One of China’s main concerns is Afghanistan, and more specifically the US presence there. However, the US presence is no longer the overarching concern it once was, not after the USA gave China a role in the Afghan negotiations. That role creates ferment in all the other capitals involved, because it might serve as a means of ejecting India from its position there. Such an ejection would be welcomed by Islamabad, though it would cause some regret in Moscow. Moscow itself has its own stakes. As a founding member of the Shanghai Cooperation Organisation, it is closely interested in the War on Terror, and as it has its own problem with the USA over Crimea, it would like to see whether the USA will enlist Chinese support over Crimea. Another point of interest is that Xi’s first visit abroad after becoming President in 2013 was to Russia. Europe he apparently left to Prime Minister Li Keqiang, who toured there last year.

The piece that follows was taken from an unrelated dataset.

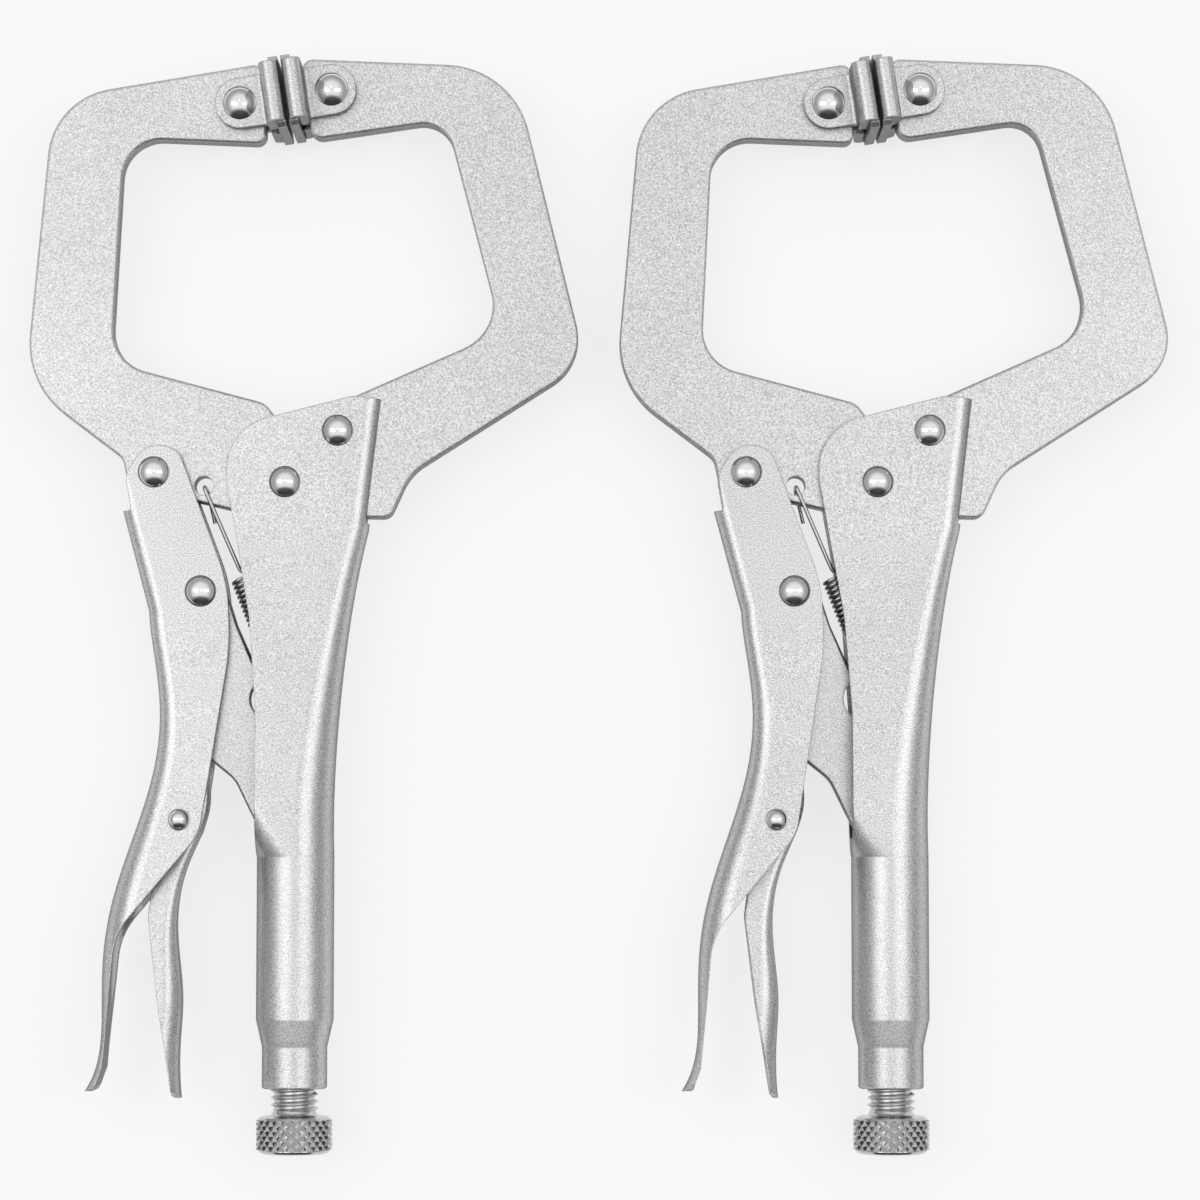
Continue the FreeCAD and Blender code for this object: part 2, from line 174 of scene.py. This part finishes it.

Though the Kabul regime has no interest in Crimea, unless it causes a World War, it would be very interested in how the USA dealt with it while talking to China. At the same time, apart from its owing itself to the USA, it would also be interested in how its immediate neighbourhood is being affected.

While Xi was in the USA, one major development which all will be watching would be the China-Pakistan Economic Corridor, which will give it access to the Indian Ocean, and allow it to move across the Himalayas for the first time ever. Apart from its historical implications, which are immense, it also has great economic implications.

Already, China is not exactly back to its position as the largest economy in the world, though it should be remembered that when last it held that position, the New World had not come into play. Because the largest economy is by far and away the USA’s, China is merely again the largest economy of the Old World. However, it is only a matter of time before China grows enough to overtake the USA. Pakistan is looking to the crumbs from its table, in the shape of the $45 billion it is supposed to invest in the CPEC.

It should not look merely at the money, but also the fact that China will not just be across the Himalayas, but also is viewed by Pakistan as an effective counter to India. However, it should also be remembered that China is more interested in the access that it will get to Middle Eastern hydrocarbons, including oil from Iran. Pakistan may find that it will have given up one kind of subjection only to exchange it for another. One of the major problems that Pakistan has with India is cultural. However, while Pakistan shares a cultural heritage with India, it will find it even more galling to accept Chinese cultural superiority. However, Pakistan is necessary to this mosaic as well, because India is not just to be surrounded economically, but also by such cultural and political satellites as Vietnam, Cambodia and Thailand. Pakistan is supposed to fit this pattern.

Xi’s visit to the USA also coincides with the UN General Assembly, where he is leading the fight to prevent India becoming a permanent member of the Security Council. It is worth noting that China is the only non-white permanent member, and India would end this distinction if it was allowed permanent membership. It is no coincidence that China and Pakistan have made common cause, and are using India’s intransigence over Kashmir, on the same issue. One Chinese argument against Indian membership, like Pakistan’s, is that a member which does not obey Security Council resolutions should not be made a permanent member. It should not be forgotten that China is a party to the Kashmir dispute, because it has a border dispute with Kashmir. Until the dispute is settled, that border cannot be settled. A settlement has been achieved with Pakistan, and territory under Pakistani control, but to be ceded to China, has been handed over. However, there are still problems with India, and the 1962 war was over the boundary. The problems created by these Himalayan snowy wastes date back to Raj-era disputes between Raj officials and the Ming court. Indeed, the creation of Kashmir State by the British is seen as a move to settle the frontier with China.

Things have reached the stage where Chinese Presidents visit the USA officially. Pakistani leaders who engaged with China back in the Ayub era, even though they were so strongly pro-US, could not have foreseen what changes would take place globally, but seem vindicated by history. However, if Pakistanis worried by the USA’s veering towards India, look approvingly on China’s rise they should think about what might happen if China became closer to India.